Two Republican lawmakers called on Attorney General Jeff Sessions to resign Thursday, saying "he has no control at all of the premier law enforcement agency in the world."
Reps. Mark Meadows of North Carolina and Jim Jordan of Ohio aired their grievances in an opinion piece published on the Washington Examiner's website. The headline said: "It's time for Jeff Sessions to go."
A Sessions spokeswoman declined comment.
Meadows and Jordan criticized anonymous leaks to The New York Times, which published a story Dec. 30 reporting that the FBI started its investigation as a result of a tip from an Australian diplomat who had spoken to Trump campaign adviser George Papadopoulos. The Times reported that Papadopoulos told the diplomat that Russia had thousands of emails that would embarrass Democratic candidate Hillary Clinton. Emails stolen from Democratic officials were later released by WikiLeaks.
Meadows and Jordan described the Times report as "far-fetched" and "ill-supported." They also accused "FBI agents and DOJ officials" of leaking information to the Times "in clear violation of the investigative standards that Americans expect and should demand.
"How would New York Times reporters know any of this information when the FBI and DOJ are prohibited from talking about ongoing investigations?" they wrote. "How many FBI agents and DOJ officials have illegally discussed aspects of an ongoing investigation with reporters? When will it stop?"
Meadows and Jordan have frequently gone after the department and FBI in recent weeks as some Republicans have focused on what they contend is perceived bias at the department. Democrats have accused Republicans of trying to divert attention from the Russia investigations.

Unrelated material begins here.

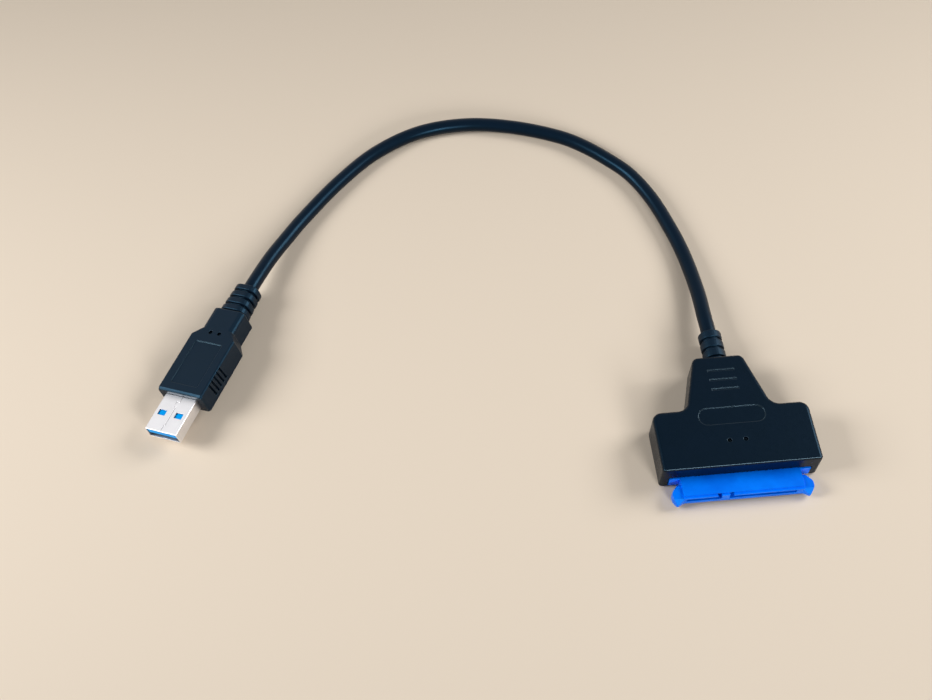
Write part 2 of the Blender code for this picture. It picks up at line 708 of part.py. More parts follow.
def add_inner_mould(material):
    inset = WALL + GAP
    bm = prism(housing_outline(inset, inset), FLOOR + GAP, CEILING - GAP)
    mould = add_object("inner_mould", finish_mesh("inner_mould", bm), material)
    wide = HOUSING_WIDTH
    root_front = RELIEF_ROOT_BACK - RELIEF_ROOT_LENGTH - GAP
    front_cut = box_mesh("mould_front", (-wide, FRONT - wide, -wide), (wide, BOARD_FRONT, wide))
    cut(mould, front_cut, "mould_front")
    back_cut = box_mesh("mould_back", (-wide, root_front, -wide), (wide, FRONT + 2 * wide, wide))
    cut(mould, back_cut, "mould_back")
    half = BOARD_WIDTH / 2 + GAP
    low_corner = (-half, BOARD_FRONT - WALL, 0)
    high_corner = (half, BOARD_BACK + GAP, BOARD_TOP + POCKET_HEIGHT)
    cut(mould, box_mesh("mould_pocket", low_corner, high_corner), "mould_pocket")
    half = 2 * WIRE_CIRCLE + 2 * WIRE_RADIUS + GAP
    reach = WIRE_CIRCLE + WIRE_RADIUS + GAP
    low_corner = (-half, BOARD_BACK - WALL, BOARD_TOP)
    high_corner = (half, root_front + WALL, CABLE_HEIGHT + reach)
    cut(mould, box_mesh("mould_channel", low_corner, high_corner), "mould_channel")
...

"It is time for Sessions to start managing in a spirit of transparency to bring all of this improper behavior to light and stop further violations," the lawmakers said. "If Sessions can't address this issue immediately, then we have one final question needing an answer: When is it time for a new attorney general? Sadly, it seems the answer is now."
It's unclear whether any other Republican lawmakers feel the same way about Sessions. Some GOP concerns about the Justice Department were allayed Wednesday when Deputy Attorney General Rod Rosenstein agreed to provide documents and witnesses for the House intelligence committee's Russia probe.
Most Republicans in Congress have continued to be supportive of Sessions, a former Alabama senator who shares many of their views on topics such as immigration and law enforcement.
The office of House Speaker Paul Ryan, R-Wis., referred to comments Ryan made last year: "The speaker has said the president gets to decide who serves in the executive branch and his comments stand," spokeswoman AshLee Strong said.
Democrats who have long opposed Sessions are now urging that he stay, indicating concerns that a new attorney general could tamper with Mueller's probe.
"I voted against Jeff Sessions and said he never should be there in the first place given his record on civil rights, on immigration, on so many other issues," Senate Democratic Leader Chuck Schumer, D-N.Y., said on Thursday. "My view now is very simple: Nothing, nothing, nothing, should ever interfere with the Mueller investigation. He must be allowed to pursue that to wherever it leads."
The Associated Press contributed to this report.